Willem Leo Wetzels - Biography#


Leo Wetzels is mainly active in the field of theoretical linguistics and the description and analysis of the indigenous languages of South America and Brazilian Portuguese, with a focus on sound and word structure. He is currently professor emeritus and part-time researcher of Romance Languages and Languages of the Amazon region at the Vrije Universiteit Amsterdam and a full-time professor of linguistics at the Federal University of Ceará in Fortaleza (UFC), Brazil.

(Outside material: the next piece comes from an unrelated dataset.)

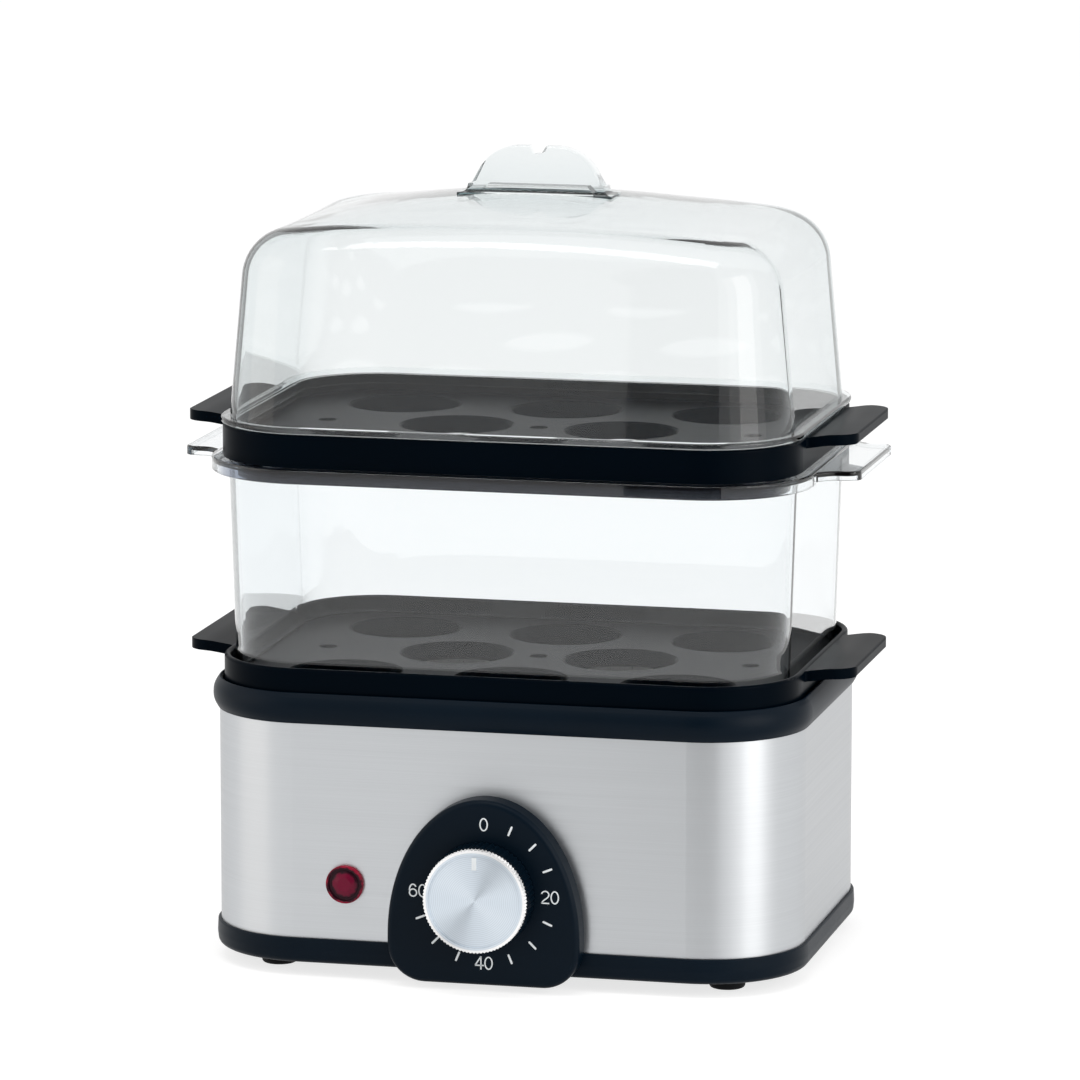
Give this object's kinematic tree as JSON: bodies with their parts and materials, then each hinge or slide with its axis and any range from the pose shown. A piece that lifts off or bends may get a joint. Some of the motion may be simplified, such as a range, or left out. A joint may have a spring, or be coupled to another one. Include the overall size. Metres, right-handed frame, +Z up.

Leo Wetzels received his MA degrees in General Linguistics and French Language and Literature from Radboud University Nijmegen, in 1975, as well as his PhD in Linguistics, in 1981. In his dissertation, Analogie et lexique, le problème de l’opacité en phonologie générative, he studied the conditions under which phonological alternations are eliminated from the grammar or generalized to novel contexts under paradigmatic pressure. Being appointed assistant professor of French language and linguistics at the Radboud University from October 1975, he spent the academic year 1982-1983 as well as the first semester of 1984 as a guest researcher at Harvard University. During these periods, he studied phonology and morphology with Professor Nick Clements at Harvard University and Professors James Harris, Morris Halle, and Paul Kiparsky at MIT. After his return to the Netherlands, he was promoted associate professor of French linguistics in 1984. In 1989 he founded the linguistics journal Probus, International Journal of Latin and Romance Linguistics, with Rafael Nuñez Cedeño (University of Illinois at Chicago) and Eduardo Raposo (University of California at Santa Barbara), first published by Foris Publications in Dordrecht, the Netherlands, taken over in 1993 by Mouton de Gruyter, Berlin. In 1990 he was given the chair of French language and linguistics at the Vrije Universiteit, Amsterdam. At that time, he was studying the phonology and morphology of Brazilian Portuguese as a guest researcher at UNICAMP, in Campinas, Brazil, with a grant of the Dutch Foundation for Tropical Research (WOTRO). In 1990 and 1991 he acted at an invited professor at the Museu Nacional, in Rio de Janeiro, where most of his students were specialists in indigenous languages. It was there that he became interested in the phonology and morphology of the indigenous languages of South America. Together with his students, themselves professors of indigenous linguistics, he published the book Estudos fonológicos de línguas indígenas brasileiras, which soon became an important reference for Brazilian students interested in the phonological analysis of Indian languages. In 2002 his chair at the Vrije Universiteit was redefined to include the modern Romance languages and the languages of the Amazon. In the following years, numerous South American students went to Amsterdam to write their Phd under his guidance.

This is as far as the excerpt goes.